Spatial Data Uploads

Chad Burt edited this page Jul 19, 2023 · 9 revisions

SeaSketch uses a system similar to Felt to enable spatial data uploads, converting them to pmtiles for storage and hosting.

What this system does

  • Accepts uploaded spatial data, informing the user of progress towards ingest into their SeaSketch project
  • Transforms it into cloud-native visualization formats such as PMTiles or plain geojson if small enough
  • Stores both the original upload and a "canonical" representation that can be converted to other forms to support data export and download
  • Extracts metadata from files to support metadata viewing (markdown) and styling (mapbox-geostats/tilejson)
  • Assigns a default cartographic style, ideally using metadata to pick from a set of appropriate templates
  • Monitors size of datasets uploaded and enforces a limit on upload size and total uploaded bytes on a per-project basis.
  • Keeps data private and only accessible from www.seasketch.org
  • Deletes data representations from cloud storage if deleted from a project

Upload processing

sequenceDiagram
participant Client
participant G as GraphQL API
participant D as Database
participant W as Graphile Worker
participant Lambda as AWS Lambda
participant R2 as Cloudflare R2
Client->>G: createDataUpload mutation
G->>D: creates record in data_uploads
G-->>Client: DataUpload with presignedUploadUrl
Client->>R2: Uploads spatial file directly to cloud storage using presigned url
Client->>G: Calls submitDataUpload mutation
G->>D: calls submit_data_upload fn 
D->>W: submit_data_upload triggers processDataUpload task 
W->>Lambda: processDataUpload updates progress and triggers the lambda
Lambda->>R2: Lambda fetches uploaded data from cloud storage
loop
    Lambda-->>D: Updates db with progress while processing
end
Lambda->>R2: Stores outputs (pmtiles, etc)
Lambda->>W: lambda calls processDataUploadOutputs worker task
W->>D: Creates data_layer, data_source, and table_of_contents_items
loop
    Client-->>G: DataUploadManager is uses GraphQL subscription to monitor task state
end
G-->>Client: receives upload status
Client->>G: Fetches new table of contents & displays layers
Loading

Resources Created

The upload system stores spatial data in Cloudflare R2 (previously AWS Cloudfront).
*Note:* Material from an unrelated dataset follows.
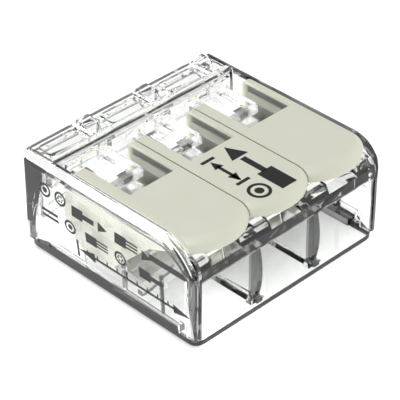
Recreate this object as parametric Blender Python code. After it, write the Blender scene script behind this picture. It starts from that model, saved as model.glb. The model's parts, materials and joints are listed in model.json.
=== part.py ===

It stores the original upload + several derivative resources depending on type. This includes:

  • The original upload (supported types are currently shapefile, geojson, flatgeobuf, and geotiff)
  • A canonical form that can be processed into data visualization products and other exports.
    • For vector this is flatgeobuf
    • For raster this is geotif
  • The visualization product. PMTiles for large vector and raster data, and geojson for < 1MB geojson files.

Each resource should go in a data_source_resources table which includes it's location, file size, and type. These "resources" are the primary output of the tiling lambda process.